Mas, quem é o leitor para o qual esses livros estão sendo escritos? Que conhecimentos deve possuir para acessar essas obras?
Creio que os leitores desses livros são todos aqueles que estão dispostos a olhar o mundo com os olhos de quem pergunta. Por isso, os bons livros de literatura infantil são aqueles que não foram escritos para uma criança idealizada, idílica. Mas, que foram produzidos para surpreender, divertir e provocar todas as infâncias possíveis. Aquelas que estão sendo experimentadas pelos pequenos dos tempos de hoje e também aquelas que habitam os leitores adultos.

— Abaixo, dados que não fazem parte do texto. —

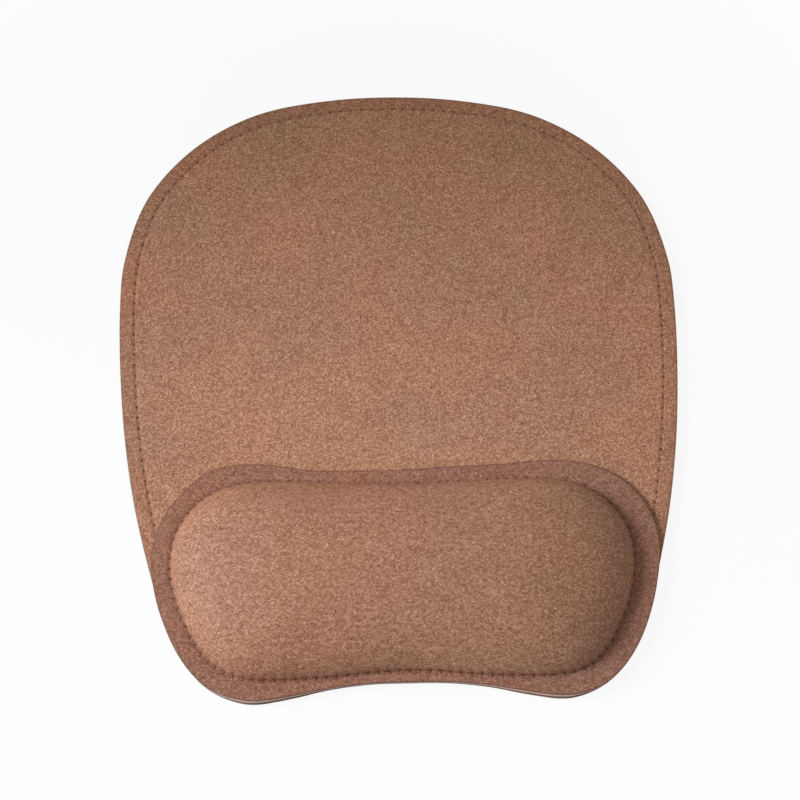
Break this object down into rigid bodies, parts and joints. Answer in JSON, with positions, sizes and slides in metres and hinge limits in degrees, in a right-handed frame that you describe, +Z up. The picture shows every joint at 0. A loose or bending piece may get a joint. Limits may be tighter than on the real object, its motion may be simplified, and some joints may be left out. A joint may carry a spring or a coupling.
{
  "type": "mouse pad",
  "caption": "Contoured cork-fabric mouse pad with a sewn foam wrist rest along its front edge and a flat anti-slip rubber base.",
  "frame": {"origin": "on the table under the middle of the pad's bounding box", "axes": "+Z up out of the table, +Y away from the user along the pad's length, +X to the user's right; the wrist rest is at -Y"},
  "size_m": [0.23, 0.26, 0.024],
  "materials": {
    "base_rubber": "matt brown anti-slip rubber with a fine moulded texture",
    "core_foam": "matt closed-cell foam sheet",
    "lining_cloth": "plain pale cotton backing",
    "pad_cork": "cork fabric, matt, fine granular flecks",
    "thread": "brown polyester sewing thread",
    "adhesive": "clear amber glue film",
    "backing_felt": "pale cream felt panel",
    "cushion_foam": "open-cell memory foam",
    "cover_cork": "cork fabric, matt, fine granular flecks, darker on the flange"
  },
  "bodies": {
    "root": {"rubber_base": "base_rubber", "pad_core": "core_foam", "pad_face_cloth": "lining_cloth", "pad_face_cork": "pad_cork", "pad_needle_thread": "thread", "pad_bobbin_thread": "thread", "rest_adhesive": "adhesive", "rest_backing": "backing_felt", "rest_foam": "cushion_foam", "rest_cover_cloth": "lining_cloth", "rest_cover_cork": "cover_cork", "rest_needle_thread": "thread", "rest_bobbin_thread": "thread"}
  },
  "joints": []
}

É com esse estado de espanto e descoberta diante do mundo que essas obras desejam conversar. E para isso é preciso aprender a ver. Educar o olhar para enxergar os diferentes códigos por meio dos quais um bom livro é produzido. E isso só é possível por meio do acesso a títulos de qualidade, ancorados por uma mediação que traga luz aos aspectos que só são observados pelos leitores mais experientes.
O livro sozinho, sem a presença do leitor, é apenas um objeto como outro qualquer. Para cumprir sua função, é preciso que se estabeleça uma interação com aquele que o lê, o qual lhe atribuirá significados a partir da experiência da leitura. E quanto maior a capacidade de construir relações com o texto, melhor e mais completa se torna a prática da leitura. Por isso, talvez hoje, mais do que nunca, esses livros repletos de códigos exijam um leitor que dialogue não apenas com o texto, com sua própria biografia ou experiência leitora, mas, principalmente, com outros leitores.

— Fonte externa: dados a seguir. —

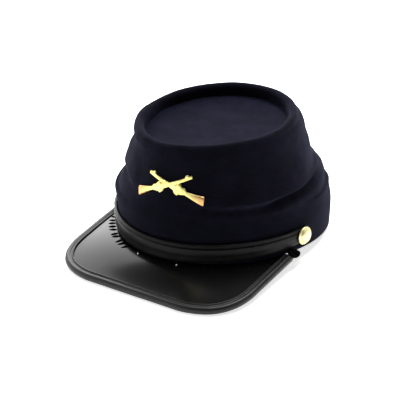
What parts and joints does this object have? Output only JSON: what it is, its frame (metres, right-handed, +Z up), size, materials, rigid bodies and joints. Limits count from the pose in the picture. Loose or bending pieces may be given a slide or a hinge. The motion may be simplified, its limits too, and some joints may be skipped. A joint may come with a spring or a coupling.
{
  "type": "kepi cap",
  "caption": "Soft wool kepi cap with a leaning slumped crown, sunken round top, cloth band, bound leather peak, chin strap on brass side buttons and a crossed-rifles badge.",
  "frame": {"origin": "the middle of the footprint, on the surface that the cap rests on", "axes": "-Y is the front, where the peak points; +X is the wearer's left; +Z is up. The cap is modelled as it rests, on the peak's front edge and the back of the band."},
  "size_m": [0.1818, 0.2372, 0.1079],
  "materials": {
    "wool": "dark navy felted wool",
    "leather": "polished black leather",
    "brass": "bright brass"
  },
  "bodies": {
    "root": {"crown_side": "wool", "crown_rim": "wool", "crown_top": "wool", "band": "wool", "peak": "leather", "peak_binding": "leather", "chin_strap": "leather", "button_left": "brass", "button_right": "brass", "rifle_badge": "brass"}
  },
  "joints": []
}
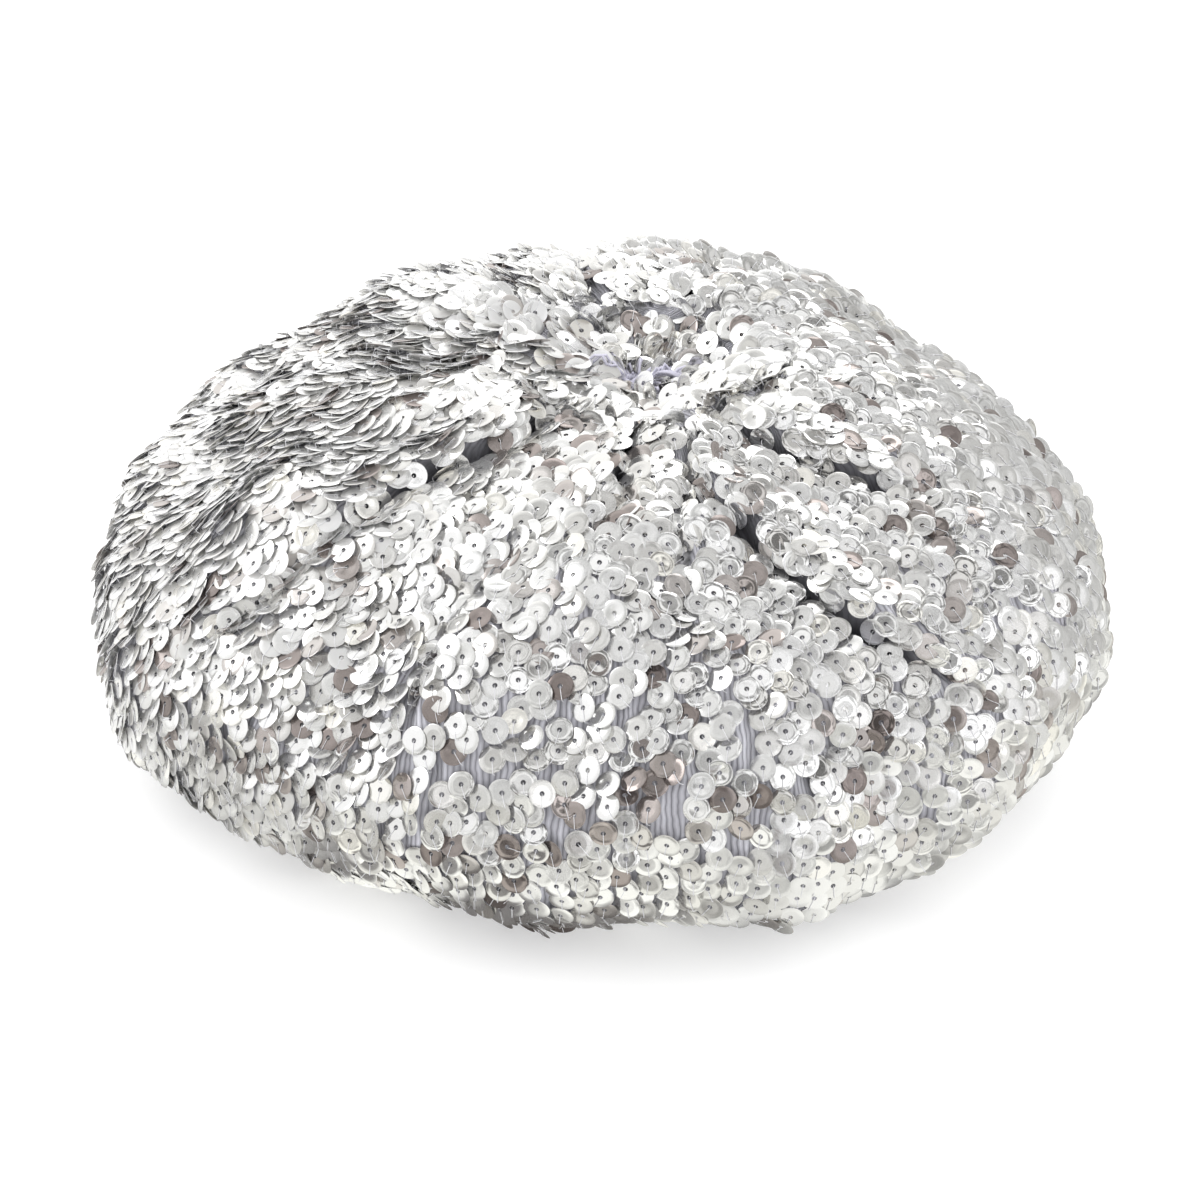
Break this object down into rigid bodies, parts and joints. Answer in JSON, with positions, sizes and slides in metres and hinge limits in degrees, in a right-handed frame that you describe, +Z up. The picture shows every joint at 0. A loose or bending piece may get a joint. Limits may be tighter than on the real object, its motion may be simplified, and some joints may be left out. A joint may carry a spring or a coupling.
{
  "type": "sequin beret",
  "caption": "Puffed knit beret covered in small overlapping silver sequins, gathered at the crown, with a ribbed headband folded up inside.",
  "frame": {"origin": "centre of the ring that the folded headband stands on", "axes": "+Z up through the gathered centre of the crown, +X to the wearer's left, -Y to the front"},
  "size_m": [0.2406, 0.2406, 0.0996],
  "materials": {
    "knit": "loose rib-like knit in pale grey yarn",
    "cord": "twisted pale grey yarn",
    "rib_knit": "ribbed knit",
    "elastic": "flat woven elastic",
    "thread": "spun sewing thread",
    "stringing": "fine smooth thread",
    "lining": "satin",
    "label": "woven tape, blank",
    "sequin": "mirror-bright silver film"
  },
  "bodies": {
    "root": {"body_knit": "knit", "gather_cord": "cord", "gather_knot": "cord", "headband_rib": "rib_knit", "headband_elastic": "elastic", "band_seam_thread": "thread", "lining_crown": "lining", "lining_side": "lining", "lining_seam_thread": "thread", "lining_hem_stitches": "thread", "care_label": "label", "label_stitches": "thread", "sequin_threads_gather": "stringing", "sequin_threads_crown": "stringing", "sequin_threads_side": "stringing", "sequin_threads_under": "stringing", "sequin_round_01": "sequin", "sequin_round_02": "sequin", "sequin_round_03": "sequin", "sequin_round_04": "sequin", "sequin_round_05": "sequin", "sequin_round_06": "sequin", "sequin_round_07": "sequin", "sequin_round_08": "sequin", "sequin_round_09": "sequin", "sequin_round_10": "sequin", "sequin_round_11": "sequin", "sequin_round_12": "sequin", "sequin_round_13": "sequin", "sequin_round_14": "sequin", "sequin_round_15": "sequin", "sequin_round_16": "sequin", "sequin_round_17": "sequin", "sequin_round_18": "sequin", "sequin_round_19": "sequin", "sequin_round_20": "sequin", "sequin_round_21": "sequin", "sequin_round_22": "sequin", "sequin_round_23": "sequin", "sequin_round_24": "sequin", "sequin_round_25": "sequin", "sequin_round_26": "sequin", "sequin_round_27": "sequin", "sequin_round_28": "sequin", "sequin_round_29": "sequin", "sequin_round_30": "sequin", "sequin_round_31": "sequin", "sequin_round_32": "sequin", "sequin_round_33": "sequin", "sequin_round_34": "sequin", "sequin_round_35": "sequin", "sequin_round_36": "sequin", "sequin_round_37": "sequin", "sequin_round_38": "sequin", "sequin_round_39": "sequin"}
  },
  "joints": []
}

Gosto da imagem criada por Eduardo Galeano, que abre esse texto. Para olhar, é preciso alguém que conduza essa descoberta, essa travessia: um mediador. Um mediador é, antes de tudo, um leitor que, se já não é experiente no diálogo com essas múltiplas linguagens, reconhece seu lugar de aprendiz e possui vontade de conhecer junto, descobrindo e se encantando também a cada página. E, talvez, sua grande qualidade seja a disponibilidade para estar ao lado desse leitor e caminhar junto com ele em direção ao desconhecido, aos outros mundos, outros olhares e vivências trazidas pelo livro, abrindo também a possibilidade de diálogo com outros leitores.
Mais do que aquele que sabe tudo sobre leitura, um bom mediador – educador, bibliotecário, pai ou mãe – é alguém que promove a escuta. Seja porque está aberto a compreender as diferentes leituras que estão sendo construídas pelos leitores que tem diante de si, seja porque permite que todos sintam-se à vontade para mostrar suas descobertas, suas dúvidas e as diferentes aproximações que estão fazendo com o texto, com as imagens, com o livro como um todo. Talvez por isso, um boa experiência de mediação seja aquela que possibilita além da educação do olhar, a educação também da escuta.

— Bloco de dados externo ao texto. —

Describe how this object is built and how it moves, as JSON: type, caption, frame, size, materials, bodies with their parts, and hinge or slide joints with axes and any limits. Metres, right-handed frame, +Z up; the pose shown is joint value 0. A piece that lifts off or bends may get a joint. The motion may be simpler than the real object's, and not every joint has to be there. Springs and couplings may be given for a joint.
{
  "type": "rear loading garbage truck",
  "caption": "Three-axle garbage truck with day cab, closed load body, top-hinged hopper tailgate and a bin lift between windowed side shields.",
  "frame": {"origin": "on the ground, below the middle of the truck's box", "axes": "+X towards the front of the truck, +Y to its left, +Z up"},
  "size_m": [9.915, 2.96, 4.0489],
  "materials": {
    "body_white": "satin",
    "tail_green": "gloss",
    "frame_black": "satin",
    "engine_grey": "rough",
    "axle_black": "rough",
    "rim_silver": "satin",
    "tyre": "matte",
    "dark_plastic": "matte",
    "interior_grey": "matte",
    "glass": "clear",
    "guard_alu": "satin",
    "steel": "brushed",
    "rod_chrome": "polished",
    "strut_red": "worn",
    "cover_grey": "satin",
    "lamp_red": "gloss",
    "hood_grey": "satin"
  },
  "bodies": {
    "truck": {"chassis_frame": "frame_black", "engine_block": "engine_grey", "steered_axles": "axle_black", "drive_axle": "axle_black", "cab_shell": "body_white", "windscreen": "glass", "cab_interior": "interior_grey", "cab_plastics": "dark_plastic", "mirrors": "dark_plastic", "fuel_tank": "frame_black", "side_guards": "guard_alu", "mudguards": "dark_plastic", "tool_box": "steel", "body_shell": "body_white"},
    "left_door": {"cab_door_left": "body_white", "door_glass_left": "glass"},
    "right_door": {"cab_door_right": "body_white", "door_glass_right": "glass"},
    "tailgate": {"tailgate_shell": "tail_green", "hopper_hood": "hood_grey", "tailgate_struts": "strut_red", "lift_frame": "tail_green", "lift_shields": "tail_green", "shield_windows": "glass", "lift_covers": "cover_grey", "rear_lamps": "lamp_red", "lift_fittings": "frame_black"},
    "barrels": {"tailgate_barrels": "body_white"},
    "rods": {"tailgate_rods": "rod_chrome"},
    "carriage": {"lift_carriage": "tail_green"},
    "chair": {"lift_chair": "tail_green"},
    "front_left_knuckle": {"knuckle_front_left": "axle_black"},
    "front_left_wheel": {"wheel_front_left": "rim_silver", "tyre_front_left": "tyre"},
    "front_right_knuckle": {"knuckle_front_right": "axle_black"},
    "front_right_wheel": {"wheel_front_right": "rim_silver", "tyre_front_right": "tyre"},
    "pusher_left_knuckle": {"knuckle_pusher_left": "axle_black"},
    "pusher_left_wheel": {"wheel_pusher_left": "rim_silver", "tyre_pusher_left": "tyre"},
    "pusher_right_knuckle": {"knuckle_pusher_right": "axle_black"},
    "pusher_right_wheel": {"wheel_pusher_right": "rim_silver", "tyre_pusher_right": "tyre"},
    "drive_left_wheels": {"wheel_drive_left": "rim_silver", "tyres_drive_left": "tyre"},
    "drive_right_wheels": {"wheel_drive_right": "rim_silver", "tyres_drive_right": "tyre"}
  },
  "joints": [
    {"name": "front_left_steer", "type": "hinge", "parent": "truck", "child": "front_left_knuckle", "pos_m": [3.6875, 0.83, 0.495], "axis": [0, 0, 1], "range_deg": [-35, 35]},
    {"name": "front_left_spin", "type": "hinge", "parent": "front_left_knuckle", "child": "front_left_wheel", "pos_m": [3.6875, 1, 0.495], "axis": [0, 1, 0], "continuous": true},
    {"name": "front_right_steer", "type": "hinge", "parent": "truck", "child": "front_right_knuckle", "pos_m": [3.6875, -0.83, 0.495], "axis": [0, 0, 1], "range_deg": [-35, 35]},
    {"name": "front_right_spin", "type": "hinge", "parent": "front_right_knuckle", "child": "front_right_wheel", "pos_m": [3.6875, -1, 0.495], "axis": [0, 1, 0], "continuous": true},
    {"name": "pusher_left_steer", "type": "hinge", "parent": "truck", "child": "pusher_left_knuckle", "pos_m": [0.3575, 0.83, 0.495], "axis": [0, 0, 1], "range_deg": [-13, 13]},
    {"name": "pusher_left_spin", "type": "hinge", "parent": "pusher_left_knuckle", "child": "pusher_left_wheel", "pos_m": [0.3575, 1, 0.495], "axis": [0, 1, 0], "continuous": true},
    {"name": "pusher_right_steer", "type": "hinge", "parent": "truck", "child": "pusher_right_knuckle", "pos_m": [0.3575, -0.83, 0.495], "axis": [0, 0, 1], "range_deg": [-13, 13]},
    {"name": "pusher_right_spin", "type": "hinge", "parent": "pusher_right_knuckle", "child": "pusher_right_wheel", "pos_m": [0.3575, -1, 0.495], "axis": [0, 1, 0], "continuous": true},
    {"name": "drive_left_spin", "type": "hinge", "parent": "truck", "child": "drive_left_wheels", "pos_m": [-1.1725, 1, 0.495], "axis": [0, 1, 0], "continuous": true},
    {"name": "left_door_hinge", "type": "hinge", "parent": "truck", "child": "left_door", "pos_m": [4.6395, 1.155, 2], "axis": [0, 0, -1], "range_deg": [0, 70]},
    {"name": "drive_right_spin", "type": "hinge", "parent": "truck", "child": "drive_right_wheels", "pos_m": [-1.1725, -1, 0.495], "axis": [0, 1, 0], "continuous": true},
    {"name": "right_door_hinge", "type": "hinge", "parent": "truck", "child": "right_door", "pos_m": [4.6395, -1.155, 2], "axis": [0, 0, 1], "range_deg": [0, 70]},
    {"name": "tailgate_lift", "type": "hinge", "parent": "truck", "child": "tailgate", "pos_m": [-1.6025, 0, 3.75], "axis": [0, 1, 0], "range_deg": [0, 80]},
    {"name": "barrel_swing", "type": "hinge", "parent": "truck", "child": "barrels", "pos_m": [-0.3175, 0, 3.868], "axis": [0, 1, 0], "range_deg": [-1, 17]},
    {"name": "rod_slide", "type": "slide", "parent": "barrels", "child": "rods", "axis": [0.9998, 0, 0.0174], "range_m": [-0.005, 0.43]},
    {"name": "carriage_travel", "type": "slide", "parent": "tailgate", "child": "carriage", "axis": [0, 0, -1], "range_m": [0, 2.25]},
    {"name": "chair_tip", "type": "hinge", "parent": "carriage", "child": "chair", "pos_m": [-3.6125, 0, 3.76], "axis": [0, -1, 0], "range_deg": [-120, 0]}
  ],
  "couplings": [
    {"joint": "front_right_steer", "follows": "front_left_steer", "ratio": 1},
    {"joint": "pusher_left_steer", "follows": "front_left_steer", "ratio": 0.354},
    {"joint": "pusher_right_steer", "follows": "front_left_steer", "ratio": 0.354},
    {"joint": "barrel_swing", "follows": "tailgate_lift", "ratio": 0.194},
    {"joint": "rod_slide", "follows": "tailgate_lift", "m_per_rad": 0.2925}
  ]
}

Voltando ao texto de Galeano, desde que o li pela primeira vez, chamou-me a atenção o fato de que o garoto pede ao adulto que o ajude a olhar e não que olhe por ele. Talvez seja esse o convite feito pelos bons livros infantis aos leitores de todas as idades: que possamos juntos nos ajudar a ver. Quanto maior nossa capacidade de olhar e vontade de compartilhar verdadeiramente nossas visões, tanto maior será a nossa capacidade de leitura – não só das páginas, mas também da vida e do mundo.